Bhambra – When we think about tensions around the trade war, we see them being played out around technology, and we have seen it with Huawei and the experience of 5G more locally here in Europe. It is going to be interesting, given how quickly China seems to be able to produce new technologies. We see the Chinese tech sector as disrupting itself, it is creating technologies for itself that the rest of the world is looking to and looking at how it can adopt. This going to be a central point of tension between US and China when thinking about investment strategy going forward. Bearing in mind this tension, and that US and Chinese tech tends to operate in different spheres, there are opportunities here to own both regional sectors without a large amount of overlap.
Kellaway – To a certain extent, we believe that there’ll be an increase in technology bifurcation between China and the West.
You have to put this bifurcation into context – the sheer size of the Chinese market is staggering. For example, the population of China is 1.4 billion people and of those, 890 million are active WeChat users – that’s 64%. That’s a huge critical mass that helps to inform not only the global adoption of this technology, but also its continued development.

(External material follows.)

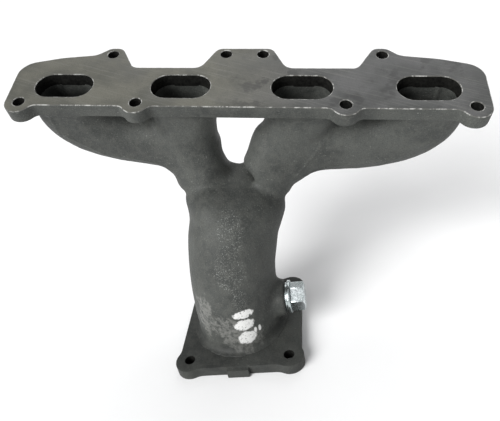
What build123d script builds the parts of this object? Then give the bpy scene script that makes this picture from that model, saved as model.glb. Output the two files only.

Shihn – There has generally been a misrepresentation and a misunderstanding of emerging markets, and I include China in this, as always being copiers and followers of what happens in developed markets. In actuality, what you see is because some of the legacy infrastructure isn’t there, there is greater ability to leapfrog and create newer technology and solutions. WeChat, for example has greater functionality than WhatsApp; it’s unfair to characterise everything as having to have come from a developed market world where everyone else follows. We see that in parts of Africa as well – the mobile payments systems, people don’t necessarily go to bank branches, instead they use mobile payment systems. We’re still getting there in the UK and the US.